Pourquoi faire simple quand on peut faire compliqué ? C’est ce que reproche le syndicat de l’enseignement (SEW) à Claude Meisch et à sa politique néo-libérale pratiquée ces dix dernières années.
Égalité des chances, inclusion, pénurie d’enseignants, réforme du cycle inférieur, digitalisation… «On ne peut pas reprocher à Claude Meisch de n’avoir rien fait. Nous dénonçons un activisme et des décisions qui n’ont pas été prises en concertation avec les acteurs du terrain.»
Le SEW reproche à Claude Meisch de faire cavalier seul et de vendre la peau de l’ours avant de l’avoir tué. Le ministre aurait un peu trop tendance à pratiquer l’auto-promotion sans attendre de résultats concrets sur lesquels baser ses analyses et à «justifier ses mesures et réformes par des interprétations personnelles de rapports plus ou moins pertinents». «Il a systématiquement recours à un procédé pseudo-scientifique pour légitimer ses actions», regrette Joëlle Damé, présidente du syndicat enseignant.
Ces dix dernières années de politique néo-libérale en matière d’enseignement n’auraient été qu’un échec. Elles n’auraient contribué qu’à compliquer inutilement le système scolaire luxembourgeois et à creuser encore davantage les inégalités.

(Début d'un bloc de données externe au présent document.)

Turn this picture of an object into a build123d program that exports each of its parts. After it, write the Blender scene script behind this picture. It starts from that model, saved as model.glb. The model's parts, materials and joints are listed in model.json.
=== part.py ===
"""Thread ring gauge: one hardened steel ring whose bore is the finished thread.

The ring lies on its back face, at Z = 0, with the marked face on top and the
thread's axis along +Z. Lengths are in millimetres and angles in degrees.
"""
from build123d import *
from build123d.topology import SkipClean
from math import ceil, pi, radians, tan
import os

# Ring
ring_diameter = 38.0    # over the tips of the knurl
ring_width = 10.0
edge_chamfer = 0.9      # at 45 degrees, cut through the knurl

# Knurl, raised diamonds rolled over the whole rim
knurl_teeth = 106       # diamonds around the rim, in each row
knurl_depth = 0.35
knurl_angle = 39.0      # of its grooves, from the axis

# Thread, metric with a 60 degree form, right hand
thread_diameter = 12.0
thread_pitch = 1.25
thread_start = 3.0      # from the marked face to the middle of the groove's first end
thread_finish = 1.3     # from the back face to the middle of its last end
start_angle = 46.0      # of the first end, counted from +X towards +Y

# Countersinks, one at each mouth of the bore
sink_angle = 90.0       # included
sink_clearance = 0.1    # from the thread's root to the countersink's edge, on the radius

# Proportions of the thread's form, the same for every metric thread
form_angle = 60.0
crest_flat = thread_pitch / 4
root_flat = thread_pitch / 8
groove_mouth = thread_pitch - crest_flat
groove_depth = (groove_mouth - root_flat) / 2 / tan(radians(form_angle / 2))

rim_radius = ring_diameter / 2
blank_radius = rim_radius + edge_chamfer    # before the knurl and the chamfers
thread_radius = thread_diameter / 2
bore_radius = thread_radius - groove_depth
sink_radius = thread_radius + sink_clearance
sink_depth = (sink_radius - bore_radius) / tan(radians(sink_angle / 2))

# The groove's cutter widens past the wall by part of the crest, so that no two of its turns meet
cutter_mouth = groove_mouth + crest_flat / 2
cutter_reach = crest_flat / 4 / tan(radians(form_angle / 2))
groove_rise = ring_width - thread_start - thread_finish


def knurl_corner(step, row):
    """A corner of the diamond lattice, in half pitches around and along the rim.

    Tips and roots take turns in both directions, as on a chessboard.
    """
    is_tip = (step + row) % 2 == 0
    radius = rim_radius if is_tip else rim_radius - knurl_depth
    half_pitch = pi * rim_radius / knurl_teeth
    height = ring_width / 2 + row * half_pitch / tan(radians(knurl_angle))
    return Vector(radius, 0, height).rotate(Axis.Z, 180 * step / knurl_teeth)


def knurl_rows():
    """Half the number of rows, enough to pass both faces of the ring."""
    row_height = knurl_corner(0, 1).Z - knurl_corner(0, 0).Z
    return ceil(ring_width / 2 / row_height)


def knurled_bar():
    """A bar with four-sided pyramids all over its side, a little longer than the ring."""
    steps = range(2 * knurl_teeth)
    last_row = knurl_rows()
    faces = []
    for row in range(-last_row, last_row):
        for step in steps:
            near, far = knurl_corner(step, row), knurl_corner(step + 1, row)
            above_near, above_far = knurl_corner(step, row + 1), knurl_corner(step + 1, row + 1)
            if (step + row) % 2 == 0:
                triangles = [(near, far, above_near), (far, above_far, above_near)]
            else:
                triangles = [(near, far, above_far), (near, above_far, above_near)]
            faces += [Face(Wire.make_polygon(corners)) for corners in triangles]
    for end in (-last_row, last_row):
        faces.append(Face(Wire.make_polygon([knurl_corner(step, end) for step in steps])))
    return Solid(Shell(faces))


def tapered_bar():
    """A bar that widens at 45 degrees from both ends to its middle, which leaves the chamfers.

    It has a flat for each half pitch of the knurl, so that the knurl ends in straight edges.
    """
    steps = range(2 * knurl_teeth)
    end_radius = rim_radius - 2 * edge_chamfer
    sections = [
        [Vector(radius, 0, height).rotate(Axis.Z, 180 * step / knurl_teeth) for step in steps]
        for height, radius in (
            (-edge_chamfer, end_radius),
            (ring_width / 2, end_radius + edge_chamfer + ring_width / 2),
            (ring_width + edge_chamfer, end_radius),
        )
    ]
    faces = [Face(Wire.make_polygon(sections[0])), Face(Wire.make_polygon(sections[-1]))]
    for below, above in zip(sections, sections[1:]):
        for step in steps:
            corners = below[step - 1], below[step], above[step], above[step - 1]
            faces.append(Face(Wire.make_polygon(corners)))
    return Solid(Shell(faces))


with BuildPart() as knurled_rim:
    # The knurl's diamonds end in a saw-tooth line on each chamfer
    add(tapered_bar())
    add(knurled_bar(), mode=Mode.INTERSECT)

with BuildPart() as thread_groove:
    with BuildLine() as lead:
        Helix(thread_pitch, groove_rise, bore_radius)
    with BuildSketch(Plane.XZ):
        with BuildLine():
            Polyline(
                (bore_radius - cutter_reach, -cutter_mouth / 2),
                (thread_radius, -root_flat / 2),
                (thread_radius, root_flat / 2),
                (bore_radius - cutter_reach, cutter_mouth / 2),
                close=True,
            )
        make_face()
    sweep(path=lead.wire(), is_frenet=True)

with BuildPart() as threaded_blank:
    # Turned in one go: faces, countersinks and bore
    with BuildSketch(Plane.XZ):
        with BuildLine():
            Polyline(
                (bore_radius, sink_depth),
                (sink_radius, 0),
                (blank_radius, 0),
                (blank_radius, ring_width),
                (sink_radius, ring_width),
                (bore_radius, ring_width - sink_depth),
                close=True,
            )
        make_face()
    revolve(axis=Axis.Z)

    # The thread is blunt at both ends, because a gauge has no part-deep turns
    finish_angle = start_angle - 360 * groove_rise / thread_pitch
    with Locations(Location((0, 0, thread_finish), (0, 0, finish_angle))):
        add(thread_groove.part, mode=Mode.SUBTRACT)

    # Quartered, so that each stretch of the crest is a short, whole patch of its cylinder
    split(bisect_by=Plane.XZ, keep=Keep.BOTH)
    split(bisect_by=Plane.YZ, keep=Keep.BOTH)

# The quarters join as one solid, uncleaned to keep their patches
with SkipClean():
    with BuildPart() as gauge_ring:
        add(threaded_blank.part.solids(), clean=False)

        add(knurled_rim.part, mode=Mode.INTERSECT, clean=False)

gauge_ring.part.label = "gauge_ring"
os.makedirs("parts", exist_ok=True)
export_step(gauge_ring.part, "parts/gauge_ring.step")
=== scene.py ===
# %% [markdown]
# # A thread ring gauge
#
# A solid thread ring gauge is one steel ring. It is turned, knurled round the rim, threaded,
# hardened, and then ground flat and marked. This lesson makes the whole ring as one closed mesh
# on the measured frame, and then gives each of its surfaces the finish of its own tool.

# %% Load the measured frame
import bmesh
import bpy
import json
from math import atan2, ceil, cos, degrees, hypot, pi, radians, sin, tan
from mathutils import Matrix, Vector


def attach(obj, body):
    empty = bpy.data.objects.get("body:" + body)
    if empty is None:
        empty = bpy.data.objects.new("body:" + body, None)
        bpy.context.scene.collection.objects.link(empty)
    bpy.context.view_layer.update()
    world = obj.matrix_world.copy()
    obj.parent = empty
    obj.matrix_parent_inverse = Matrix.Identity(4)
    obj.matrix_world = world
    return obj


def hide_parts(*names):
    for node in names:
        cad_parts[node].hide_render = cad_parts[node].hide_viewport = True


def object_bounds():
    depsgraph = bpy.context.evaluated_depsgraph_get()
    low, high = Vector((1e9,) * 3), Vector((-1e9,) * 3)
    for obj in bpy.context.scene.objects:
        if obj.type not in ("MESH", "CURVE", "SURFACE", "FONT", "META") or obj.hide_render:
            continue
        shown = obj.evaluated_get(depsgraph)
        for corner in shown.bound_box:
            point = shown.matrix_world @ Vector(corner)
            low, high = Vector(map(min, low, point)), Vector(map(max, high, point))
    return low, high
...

Joëlle Damé ne mâche pas ses mots et souligne au stylo rouge l’échec du ministre de l’Éducation nationale, qui aurait notamment «manqué de courage». «Claude Meisch a choisi la voie la plus simple pour résoudre la crise de l’enseignement au Luxembourg en laissant les écoles internationales se développer en un système parallèle», note-t-elle.
«Elles sont présentées comme des tremplins pour les enfants qui ont des difficultés scolaires, mais ce n’est pas vrai. L’élève lusophone au statut socio-économique faible n’atterrit pas dans ces établissements.» Lundi après-midi, l’une de ces écoles internationales a été inaugurée à Differdange. Elles proposent une alphabétisation dans la langue maternelle des élèves, ce qui doit doper leurs chances de réussite scolaire, selon le ministre.

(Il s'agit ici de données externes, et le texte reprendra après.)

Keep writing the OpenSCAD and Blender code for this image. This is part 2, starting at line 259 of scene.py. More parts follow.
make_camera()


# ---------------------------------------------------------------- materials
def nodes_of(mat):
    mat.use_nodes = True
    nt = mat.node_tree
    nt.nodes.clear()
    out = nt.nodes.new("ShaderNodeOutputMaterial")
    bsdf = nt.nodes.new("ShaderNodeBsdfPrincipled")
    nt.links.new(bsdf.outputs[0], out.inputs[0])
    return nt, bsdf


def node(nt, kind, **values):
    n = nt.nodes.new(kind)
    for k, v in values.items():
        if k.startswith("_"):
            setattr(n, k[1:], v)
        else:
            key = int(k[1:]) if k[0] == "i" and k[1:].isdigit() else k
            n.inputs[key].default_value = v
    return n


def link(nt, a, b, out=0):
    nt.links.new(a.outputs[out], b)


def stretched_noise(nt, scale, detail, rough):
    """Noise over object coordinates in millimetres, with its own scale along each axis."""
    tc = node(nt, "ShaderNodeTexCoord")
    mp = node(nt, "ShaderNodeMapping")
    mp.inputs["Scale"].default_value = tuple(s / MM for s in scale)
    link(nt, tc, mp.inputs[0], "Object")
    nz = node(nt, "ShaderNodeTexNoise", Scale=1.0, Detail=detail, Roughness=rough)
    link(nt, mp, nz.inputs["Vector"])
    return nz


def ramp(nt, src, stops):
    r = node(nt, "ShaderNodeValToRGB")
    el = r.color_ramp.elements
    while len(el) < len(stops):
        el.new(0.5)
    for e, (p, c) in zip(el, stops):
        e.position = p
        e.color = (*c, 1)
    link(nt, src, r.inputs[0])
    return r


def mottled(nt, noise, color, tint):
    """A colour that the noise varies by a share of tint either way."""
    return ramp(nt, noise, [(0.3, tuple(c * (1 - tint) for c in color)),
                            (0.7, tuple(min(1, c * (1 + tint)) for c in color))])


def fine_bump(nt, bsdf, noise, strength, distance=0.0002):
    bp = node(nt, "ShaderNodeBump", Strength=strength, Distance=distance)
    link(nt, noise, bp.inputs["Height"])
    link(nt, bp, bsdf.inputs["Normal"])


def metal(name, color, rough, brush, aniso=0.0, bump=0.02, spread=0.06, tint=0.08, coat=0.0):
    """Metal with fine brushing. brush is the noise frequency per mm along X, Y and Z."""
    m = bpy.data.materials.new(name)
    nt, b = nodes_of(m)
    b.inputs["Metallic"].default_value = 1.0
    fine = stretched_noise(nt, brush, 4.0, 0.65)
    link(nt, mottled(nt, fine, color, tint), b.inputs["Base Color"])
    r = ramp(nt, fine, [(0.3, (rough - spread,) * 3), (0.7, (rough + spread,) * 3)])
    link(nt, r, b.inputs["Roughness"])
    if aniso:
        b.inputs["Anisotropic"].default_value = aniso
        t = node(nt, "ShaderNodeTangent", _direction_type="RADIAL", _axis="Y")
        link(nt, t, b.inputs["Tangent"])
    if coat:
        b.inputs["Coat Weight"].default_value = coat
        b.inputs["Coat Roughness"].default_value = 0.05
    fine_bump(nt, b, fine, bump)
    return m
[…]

Les élèves, notamment lusophones, issus de milieux aux statuts socio-économiques bas resteraient les grands perdants d’un système scolaire complexe composé de passerelles et d’innombrables sections dès l’école primaire, critique le syndicat qui le compare à un labyrinthe. Les solutions proposées sont inadaptées car elles ne prennent pas en compte l’expertise des professionnels du terrain.
«Pas un grand pédagogue»
«La réponse du ministre est une sorte d’externalisation du problème aux écoles internationales. Il délègue la responsabilité à un système scolaire parallèle pensé à la base pour les enfants de diplomates et hauts fonctionnaires européens. Ces écoles ne sont pas adaptées aux problèmes et à la situation spécifique du Luxembourg. (…) Elles ne réduisent pas les inégalités», regrette Vera Dockendorf. Elle assure qu’un système scolaire très (trop ?) stratifié n’aide que les familles socio-économiquement stables et perd les autres. «Claude Meisch a démontré qu’il n’était pas un grand pédagogue et que la recherche de solutions pédagogiques ne l’intéressait pas.»

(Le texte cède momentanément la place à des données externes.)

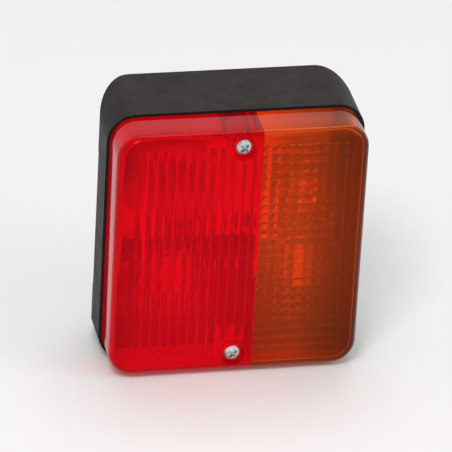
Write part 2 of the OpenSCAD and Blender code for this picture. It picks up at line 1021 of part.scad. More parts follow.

Le SEW s’est dit, hier matin, lassé des promesses non tenues et d’être considéré comme quantité négligeable, fatigué de devoir se battre contre les incohérences et les failles du système. Il espère entretenir de meilleurs rapports avec le prochain ministre de l’Éducation nationale qui, le syndicat l’appelle de ses vœux, l’écoutera et le prendra au sérieux. «Nous espérons avoir à nouveau les moyens de pouvoir remplir notre mission principale qu’est l’éducation», annonce Joëlle Damé.
Pour cela, le syndicat apparenté à l’OGBL a développé un catalogue de mesures qui vont d’une utilisation plus réfléchie de la digitalisation lors des cours à une formation continue des chargés de cours, en passant par une expertise indépendante du projet pilote d’alphabétisation en français ou par une réforme complète du système d’apprentissage des langues du cycle 1 aux classes de première secondaire. Le syndicat demande également, entre autres, un débat public pour déterminer si un système scolaire morcelé est une solution pour plus d’égalité des chances.
Reste à savoir si Claude Meisch sera recalé ou passera en troisième cycle à l’issue des prochaines législatives. Le syndicat des enseignants n’est, quant à lui, clairement pas favorable à sa reconduction au poste de ministre de l’Éducation nationale.